The Faulkner Act permits either a directly elected mayor or a council-appointed mayor. The Commission’s recommendation for a council-appointed mayor – selected by a majority vote of the council at its biennial reorganization meeting – is consistent with how Millburn’s mayor is currently selected at annual reorganizations of the Township Committee. The recommendation carries that practice forward under a new statutory framework, with the mayor serving as head of the legislative council.
Commissioner Biller, who initially favored direct election, described coming around on the question. “I went in wanting the direct election of the mayor,” he said. “But I’m conflicted, because with a weak mayor – which is what we’re going for – is it confusing to tell the people that they’re electing a mayor, but the mayor really doesn’t have much more power than a councilperson?
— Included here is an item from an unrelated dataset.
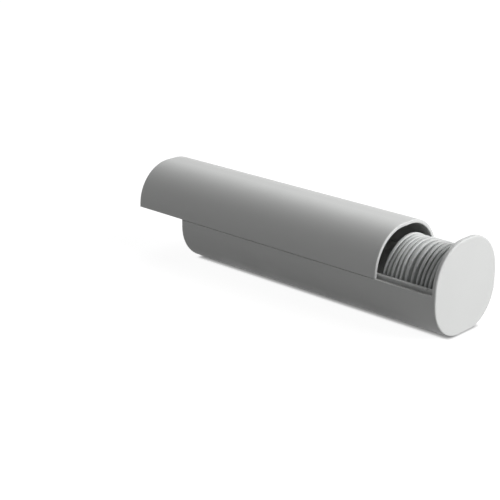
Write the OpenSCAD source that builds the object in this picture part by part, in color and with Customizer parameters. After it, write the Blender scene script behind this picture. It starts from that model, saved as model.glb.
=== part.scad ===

I feel like it sends a confusing message to residents.” He also raised a practical concern: candidates who run for a directly elected mayor position and lose would be cut off from serving on the council, unnecessarily narrowing the pool of people available to serve.
Other members of the Commission noted that the Council-Manager form of government was based on the corporate governance model, where shareholders elect a Board of Directors that appoints the CEO of the corporation. In that model, directors elect the Chair of the Board, rather than the shareholders directly electing the Chair.
Next Steps
At its March 31 meeting, the Commission turned to election timing, ultimately voting to place the referendum on a special June 16, 2026 ballot following more than 90 minutes discussion – a choice driven by considerations of governance continuity and voter clarity, which will be addressed in a companion article.